Within the last year, we’ve witnessed a slew of rapid generative AI developments, all of which pose new ethical questions about plagiarism, misinformation, and worker displacement.
When Deloitte first published its “State of Ethics and Trust in Technology” report in 2022, “the state of artificial intelligence had been relatively stable over the past five years,” the new report’s authors note.
But we’re living in an entirely new world of AI, and how organizations are thinking about the ethics of technology is also changing fast.
Double-edged sword. From a survey of 1,716 business and tech professionals actively working with emerging tech, Deloitte found that cognitive technologies, which include generative AI, was inspiring the most optimism—but also the most potential worry: 39% of executives said cognitive tech had the most potential for generating social good, yet it also ranked highest, at 57%, for potentially serious ethical risk.
The main concerns that executives had with AI were data privacy, in which “machine learning-based language models can inadvertently leak information from the data used to train them;” transparency, given the complexity of how AI arrives at particular outputs; and data poisoning, when data training sets are “deliberately…‘polluted’ by hackers and other bad actors.”
Perhaps surprisingly, job displacement ranked relatively low on executives’ list of concerns.

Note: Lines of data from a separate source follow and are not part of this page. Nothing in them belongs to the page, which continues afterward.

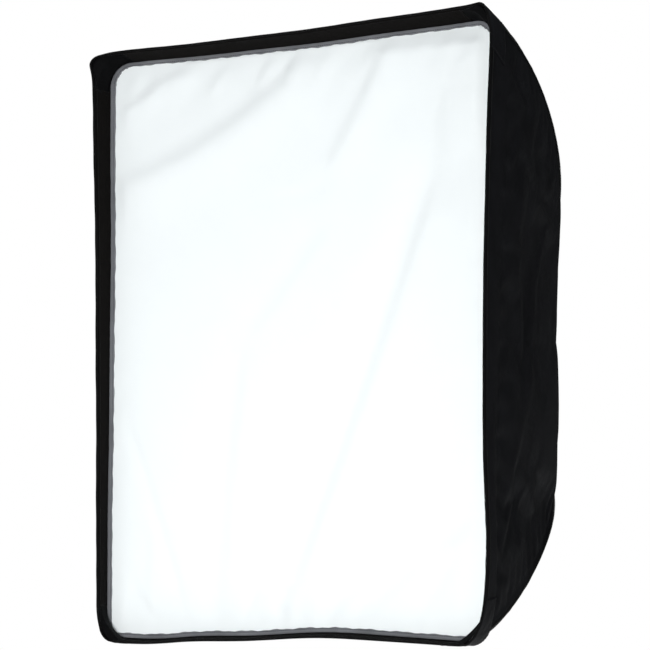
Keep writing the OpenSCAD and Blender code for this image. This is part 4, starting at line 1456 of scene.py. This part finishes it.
STAND_HEIGHT = 0.9
FLOOR_SIZE, FLOOR_STEPS = 14, 24
CAMERA_LENS = 164.8
CAMERA_AT = (2.2157, -3.8803, -0.2954)
CAMERA_TURN = (math.radians(33.02), math.radians(4.405), math.radians(1.41))


def camera():
    """Seen from the object's right and a little below, as photographed."""
    cam = bpy.data.cameras.new("camera")
    cam.lens = CAMERA_LENS
    cam.sensor_width = 36
    holder = bpy.data.objects.new("camera", cam)
    bpy.context.scene.collection.objects.link(holder)
    holder.location = CAMERA_AT
    yaw, pitch, roll = CAMERA_TURN
    forward = Vector((-math.sin(yaw) * math.cos(pitch), math.cos(yaw) * math.cos(pitch),
                      math.sin(pitch)))
    turn = forward.to_track_quat("-Z", "Y")
    holder.rotation_mode = "QUATERNION"
    holder.rotation_quaternion = turn @ Quaternion((0, 0, 1), roll)
    bpy.context.scene.camera = holder


def area_light(name, at, toward, size, power, tint=(1, 1, 1), spread=math.pi):
    data = bpy.data.lights.new(name, "AREA")
    data.shape = "RECTANGLE"
    data.size, data.size_y = size
    data.energy = power
    data.spread = spread
    data.color = tint
    lamp = bpy.data.objects.new(name, data)
    bpy.context.scene.collection.objects.link(lamp)
    lamp.location = at
    lamp.rotation_mode = "QUATERNION"
    lamp.rotation_quaternion = (Vector(toward) - Vector(at)).to_track_quat("-Z", "Y")


def studio():
    low = CAD_BOX[0][2] - STAND_HEIGHT
    lin = np.linspace(-FLOOR_SIZE, FLOOR_SIZE, FLOOR_STEPS)
    x, y = np.meshgrid(lin, lin, indexing="ij")
    verts = np.stack([x, y, np.full_like(x, low)], -1).reshape(-1, 3)
    uv = verts[:, :2]
    floor = new_piece("studio_floor", verts, grid_faces(FLOOR_STEPS, FLOOR_STEPS), uv)
    mat, tree, shader = node_tree("studio_floor")
    tone = noise(tree, object_of(tree), 0.4, 2)
    tree.links.new(ramp(tree, tone, (0.93, 0.93, 0.93), (0.95, 0.95, 0.95)),
                   shader.inputs["Base Color"])
    shader.inputs["Roughness"].default_value = 0.9
    shader.inputs["Specular IOR Level"].default_value = 0.1
    dress(floor, mat)
    world = bpy.data.worlds.new("studio")
    world.use_nodes = True
    tree = world.node_tree
    seen = tree.nodes["Background"]
    seen.inputs["Color"].default_value = (1, 1, 1, 1)
    seen.inputs["Strength"].default_value = 1.0
    toward = add(tree, "ShaderNodeTexCoord").outputs["Generated"]
    behind = add(tree, "ShaderNodeSeparateXYZ", [(0, toward)]).outputs["Y"]
    links = [("Value", behind), ("From Min", -0.2), ("From Max", 0.7), ("To Min", 0.36),
             ("To Max", 0.05)]
    level = add(tree, "ShaderNodeMapRange", links).outputs["Result"]
    room = add(tree, "ShaderNodeBackground", [("Color", (0.93, 0.97, 1.0, 1)), ("Strength", level)])
    camera_ray = add(tree, "ShaderNodeLightPath").outputs["Is Camera Ray"]
    links = [(0, camera_ray), (1, room.outputs[0]), (2, seen.outputs[0])]
    mixed = add(tree, "ShaderNodeMixShader", links)
    tree.links.new(mixed.outputs[0], tree.nodes["World Output"].inputs["Surface"])
    bpy.context.scene.world = world
    bpy.context.scene.view_settings.view_transform = "Standard"
    area_light("key", (1.6, -4.55, -0.6), (-0.18, -0.55, -0.25), (1.2, 1.2), 24,
               (0.985, 1.0, 1.0), math.radians(70))
    area_light("overhead", (0, 0.6, 3.4), (0, 0.61, 0), (3.0, 3.0), 90)
    area_light("side", (3.4, -1.6, 1.2), (0.2, -0.3, 0), (1.2, 2.6), 8, (0.9, 0.95, 1.0))
    area_light("back_fill", (-2.6, 2.4, 2.4), (0, -0.2, 0), (1.6, 1.6), 110)


camera()
studio()
dress_cad()
for side in range(4):
    panel(side)
    lip_tape(side)
    flap(side)
for corner in range(4):
    corner_patch(corner)
    corner_seam(corner)
    rod(corner)
    pocket(corner)
rod_cap()
rim_binding()
rear_hem()
ring_band()
diffuser()
baffle()

cad_objects = set(frame["nodes"].values())
made = [o for o in bpy.context.scene.objects if o.type == "MESH" and o not in cad_objects]
hang_all([o for o in made if o.name != "studio_floor"])
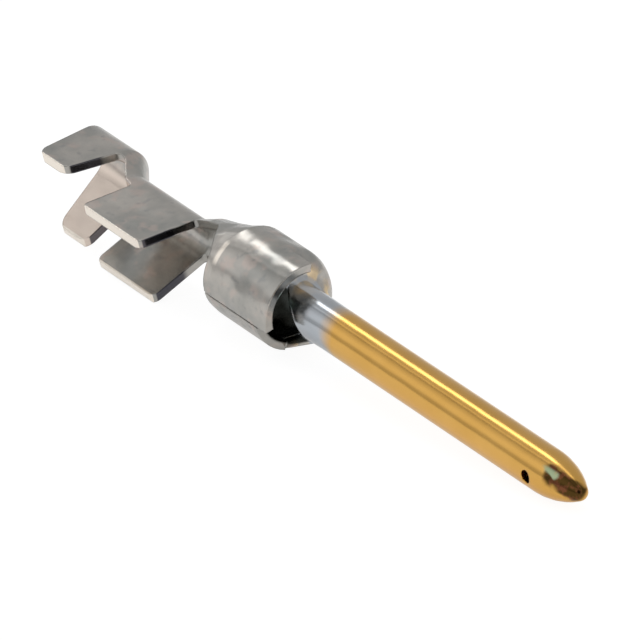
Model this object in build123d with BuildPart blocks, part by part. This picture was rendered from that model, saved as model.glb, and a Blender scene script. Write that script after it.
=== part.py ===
from build123d import *
from math import asin, cos, radians, sin, sqrt, tan
import os

# A crimp pin contact, stamped and rolled from one strip of sheet.
# It is formed along X with the tip of the pin at X = 0 and the open side of its crimps towards +Z,
# and at the end it is rolled over to lie on its side, as it does when it is put down.

# The strip
sheet = 0.20

# The pin: a rolled tube, closed to a nose at the tip
pin_diameter = 1.02
pin_rear = 9.90
nose_length = 1.31
nose_end_radius = 0.20
pin_rear_slant = 44.4
pin_root_growth = 0.03
pin_root_length = 0.95
pin_seam_angle = 53.9
pin_seam_width = 0.03
pin_seam_reach = 0.86
witness_hole_diameter = 0.30
witness_hole_setback = 0.09
witness_hole_angle = -11.1

# The barrel: the wide rolled tube behind the pin
barrel_diameter = 2.19
barrel_rear = 12.08
barrel_flap_front = 9.98
barrel_lip_front = 10.35
barrel_seam_width = 0.05
shoulder_station = 10.48
shoulder_slant = 3.0
shoulder_round = 0.42
shoulder_root_round = 0.14
shoulder_cone_angle = 45.0
window_near_angle = -111.1
window_far_angle = 58.9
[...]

But that might be because many workers weren’t entirely eliminated: Among respondents with employees displaced by AI, 49% said their workers had moved to different roles and were “retrained and upskilled.” 13% said employees moved to other roles without upskilling or retraining, and only 11% said workers were terminated. Meanwhile, 27% said no workers at their orgs were displaced by AI.
Should their orgs make any “ethical missteps” with respect to new technology, survey respondents said they’d be most concerned about reputational and human damage (38% and 27%, respectively). Just 17% were concerned about regulatory penalties, and only 9% worried about financial damage or employee dissatisfaction.